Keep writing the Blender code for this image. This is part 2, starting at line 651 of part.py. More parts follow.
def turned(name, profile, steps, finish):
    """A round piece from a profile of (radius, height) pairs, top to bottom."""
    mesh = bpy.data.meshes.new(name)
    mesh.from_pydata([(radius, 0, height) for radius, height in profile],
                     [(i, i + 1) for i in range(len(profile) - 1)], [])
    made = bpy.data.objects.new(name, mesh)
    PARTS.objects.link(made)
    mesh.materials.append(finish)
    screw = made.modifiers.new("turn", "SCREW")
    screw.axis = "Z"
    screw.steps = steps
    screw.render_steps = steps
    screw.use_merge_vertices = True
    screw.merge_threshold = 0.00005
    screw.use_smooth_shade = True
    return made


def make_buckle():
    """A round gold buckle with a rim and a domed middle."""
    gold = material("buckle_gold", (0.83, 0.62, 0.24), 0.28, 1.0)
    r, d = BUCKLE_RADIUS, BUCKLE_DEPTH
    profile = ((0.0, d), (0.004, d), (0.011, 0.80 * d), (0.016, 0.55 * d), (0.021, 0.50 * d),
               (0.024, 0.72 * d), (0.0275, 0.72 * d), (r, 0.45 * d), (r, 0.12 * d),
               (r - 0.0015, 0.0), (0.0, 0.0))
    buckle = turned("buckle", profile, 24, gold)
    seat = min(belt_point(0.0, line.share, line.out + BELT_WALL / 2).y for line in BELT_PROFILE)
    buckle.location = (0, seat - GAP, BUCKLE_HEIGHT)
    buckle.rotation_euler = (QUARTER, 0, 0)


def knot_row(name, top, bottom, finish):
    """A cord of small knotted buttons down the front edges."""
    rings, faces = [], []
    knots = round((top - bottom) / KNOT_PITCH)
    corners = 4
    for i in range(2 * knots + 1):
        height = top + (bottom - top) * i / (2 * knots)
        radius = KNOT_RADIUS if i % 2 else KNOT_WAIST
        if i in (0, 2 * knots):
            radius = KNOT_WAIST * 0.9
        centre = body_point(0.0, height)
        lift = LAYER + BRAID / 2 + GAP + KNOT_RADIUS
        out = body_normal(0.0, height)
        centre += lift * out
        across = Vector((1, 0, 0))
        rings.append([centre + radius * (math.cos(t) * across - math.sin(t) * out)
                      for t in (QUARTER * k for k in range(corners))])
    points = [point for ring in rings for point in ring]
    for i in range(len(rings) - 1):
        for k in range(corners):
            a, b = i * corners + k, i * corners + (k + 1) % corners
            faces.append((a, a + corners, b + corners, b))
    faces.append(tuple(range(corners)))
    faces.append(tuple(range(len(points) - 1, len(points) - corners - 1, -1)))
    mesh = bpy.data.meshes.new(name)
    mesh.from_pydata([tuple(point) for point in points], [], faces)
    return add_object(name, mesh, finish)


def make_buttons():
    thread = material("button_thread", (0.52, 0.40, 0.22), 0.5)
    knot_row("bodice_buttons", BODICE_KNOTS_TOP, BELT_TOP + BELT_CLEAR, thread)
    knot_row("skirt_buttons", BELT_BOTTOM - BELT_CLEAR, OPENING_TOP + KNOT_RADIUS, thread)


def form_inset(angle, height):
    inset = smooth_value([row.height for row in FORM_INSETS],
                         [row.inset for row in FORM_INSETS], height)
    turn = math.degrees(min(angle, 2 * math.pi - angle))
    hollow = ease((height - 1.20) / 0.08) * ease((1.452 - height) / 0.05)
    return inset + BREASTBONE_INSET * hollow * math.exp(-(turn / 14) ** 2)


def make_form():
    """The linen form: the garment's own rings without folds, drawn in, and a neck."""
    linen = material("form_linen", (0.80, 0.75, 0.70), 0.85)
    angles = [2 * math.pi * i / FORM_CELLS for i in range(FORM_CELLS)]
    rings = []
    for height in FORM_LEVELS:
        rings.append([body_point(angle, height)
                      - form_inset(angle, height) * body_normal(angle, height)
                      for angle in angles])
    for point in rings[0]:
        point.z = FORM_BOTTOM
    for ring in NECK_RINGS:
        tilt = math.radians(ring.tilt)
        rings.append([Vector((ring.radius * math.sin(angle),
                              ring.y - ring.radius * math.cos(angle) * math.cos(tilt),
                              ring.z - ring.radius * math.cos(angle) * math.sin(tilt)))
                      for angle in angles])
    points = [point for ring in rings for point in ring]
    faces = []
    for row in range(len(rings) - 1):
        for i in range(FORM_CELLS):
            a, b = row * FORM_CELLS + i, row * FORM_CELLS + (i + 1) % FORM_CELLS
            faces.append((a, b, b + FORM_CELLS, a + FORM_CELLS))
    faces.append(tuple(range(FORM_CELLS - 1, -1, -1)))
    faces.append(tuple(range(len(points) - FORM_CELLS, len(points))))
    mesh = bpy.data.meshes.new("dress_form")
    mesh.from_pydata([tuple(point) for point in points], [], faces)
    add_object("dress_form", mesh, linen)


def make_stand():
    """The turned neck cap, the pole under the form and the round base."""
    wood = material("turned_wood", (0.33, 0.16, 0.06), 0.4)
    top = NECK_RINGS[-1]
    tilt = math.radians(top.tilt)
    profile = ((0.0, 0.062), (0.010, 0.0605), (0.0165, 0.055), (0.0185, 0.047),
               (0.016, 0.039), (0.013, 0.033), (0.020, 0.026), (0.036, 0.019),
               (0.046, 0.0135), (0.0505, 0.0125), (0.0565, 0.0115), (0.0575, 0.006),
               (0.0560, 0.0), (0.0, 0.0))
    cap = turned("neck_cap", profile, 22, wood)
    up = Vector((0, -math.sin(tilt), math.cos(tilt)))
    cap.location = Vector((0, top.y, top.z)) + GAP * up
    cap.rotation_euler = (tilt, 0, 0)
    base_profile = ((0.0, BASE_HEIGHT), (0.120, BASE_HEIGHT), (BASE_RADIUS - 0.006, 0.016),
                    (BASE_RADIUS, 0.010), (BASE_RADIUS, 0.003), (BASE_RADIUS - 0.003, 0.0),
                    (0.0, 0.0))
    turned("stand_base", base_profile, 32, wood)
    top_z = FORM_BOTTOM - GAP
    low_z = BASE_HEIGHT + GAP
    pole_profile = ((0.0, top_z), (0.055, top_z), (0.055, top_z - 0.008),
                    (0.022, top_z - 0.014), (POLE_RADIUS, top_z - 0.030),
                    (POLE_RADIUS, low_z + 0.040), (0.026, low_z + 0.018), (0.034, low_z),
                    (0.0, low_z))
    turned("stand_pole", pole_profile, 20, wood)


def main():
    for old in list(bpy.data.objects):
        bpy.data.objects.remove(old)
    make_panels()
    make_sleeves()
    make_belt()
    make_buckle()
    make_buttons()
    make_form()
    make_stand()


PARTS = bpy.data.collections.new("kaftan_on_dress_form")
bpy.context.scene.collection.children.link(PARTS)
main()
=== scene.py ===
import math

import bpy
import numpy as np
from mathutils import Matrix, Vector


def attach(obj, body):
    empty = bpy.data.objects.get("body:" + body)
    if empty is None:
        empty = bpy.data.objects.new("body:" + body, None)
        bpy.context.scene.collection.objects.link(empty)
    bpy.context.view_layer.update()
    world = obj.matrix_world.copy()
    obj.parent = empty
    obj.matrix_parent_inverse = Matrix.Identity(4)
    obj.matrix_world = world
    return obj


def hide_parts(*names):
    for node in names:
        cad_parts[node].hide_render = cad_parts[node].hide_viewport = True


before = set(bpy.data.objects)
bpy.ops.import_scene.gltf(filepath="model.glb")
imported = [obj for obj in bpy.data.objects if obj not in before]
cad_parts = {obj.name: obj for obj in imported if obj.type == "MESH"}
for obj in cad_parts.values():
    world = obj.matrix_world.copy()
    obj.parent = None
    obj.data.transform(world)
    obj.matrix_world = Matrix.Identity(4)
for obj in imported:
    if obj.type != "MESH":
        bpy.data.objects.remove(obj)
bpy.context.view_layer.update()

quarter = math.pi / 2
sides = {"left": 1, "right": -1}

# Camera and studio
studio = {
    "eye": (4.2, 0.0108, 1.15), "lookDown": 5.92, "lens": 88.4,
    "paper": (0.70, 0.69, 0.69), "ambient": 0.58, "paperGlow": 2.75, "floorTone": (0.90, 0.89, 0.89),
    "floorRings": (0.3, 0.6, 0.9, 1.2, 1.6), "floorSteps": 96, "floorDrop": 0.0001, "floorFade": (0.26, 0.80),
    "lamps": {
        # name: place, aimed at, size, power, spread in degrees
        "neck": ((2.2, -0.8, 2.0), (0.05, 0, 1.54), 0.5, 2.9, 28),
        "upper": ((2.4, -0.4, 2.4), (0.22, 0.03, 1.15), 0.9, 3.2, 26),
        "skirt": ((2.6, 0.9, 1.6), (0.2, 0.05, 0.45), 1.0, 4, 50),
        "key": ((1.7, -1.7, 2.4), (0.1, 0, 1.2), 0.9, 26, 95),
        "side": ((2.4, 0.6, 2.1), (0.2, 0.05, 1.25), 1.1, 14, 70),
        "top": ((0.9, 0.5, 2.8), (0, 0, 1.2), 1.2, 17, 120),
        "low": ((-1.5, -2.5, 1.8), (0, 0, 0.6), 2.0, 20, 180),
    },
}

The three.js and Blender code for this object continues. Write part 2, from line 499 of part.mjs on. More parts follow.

· · · · · · ·

Exercise task:
Write out, from the lines above, only those from the line with "(0.120, BASE_HEIGHT), (BASE_RADIUS" to the line with "before = set(bpy.data.objects)", exactly as given, including the first and the last.

Complete output:
    base_profile = ((0.0, BASE_HEIGHT), (0.120, BASE_HEIGHT), (BASE_RADIUS - 0.006, 0.016),
                    (BASE_RADIUS, 0.010), (BASE_RADIUS, 0.003), (BASE_RADIUS - 0.003, 0.0),
                    (0.0, 0.0))
    turned("stand_base", base_profile, 32, wood)
    top_z = FORM_BOTTOM - GAP
    low_z = BASE_HEIGHT + GAP
    pole_profile = ((0.0, top_z), (0.055, top_z), (0.055, top_z - 0.008),
                    (0.022, top_z - 0.014), (POLE_RADIUS, top_z - 0.030),
                    (POLE_RADIUS, low_z + 0.040), (0.026, low_z + 0.018), (0.034, low_z),
                    (0.0, low_z))
    turned("stand_pole", pole_profile, 20, wood)


def main():
    for old in list(bpy.data.objects):
        bpy.data.objects.remove(old)
    make_panels()
    make_sleeves()
    make_belt()
    make_buckle()
    make_buttons()
    make_form()
    make_stand()


PARTS = bpy.data.collections.new("kaftan_on_dress_form")
bpy.context.scene.collection.children.link(PARTS)
main()
=== scene.py ===
import math

import bpy
import numpy as np
from mathutils import Matrix, Vector


def attach(obj, body):
    empty = bpy.data.objects.get("body:" + body)
    if empty is None:
        empty = bpy.data.objects.new("body:" + body, None)
        bpy.context.scene.collection.objects.link(empty)
    bpy.context.view_layer.update()
    world = obj.matrix_world.copy()
    obj.parent = empty
    obj.matrix_parent_inverse = Matrix.Identity(4)
    obj.matrix_world = world
    return obj


def hide_parts(*names):
    for node in names:
        cad_parts[node].hide_render = cad_parts[node].hide_viewport = True


before = set(bpy.data.objects)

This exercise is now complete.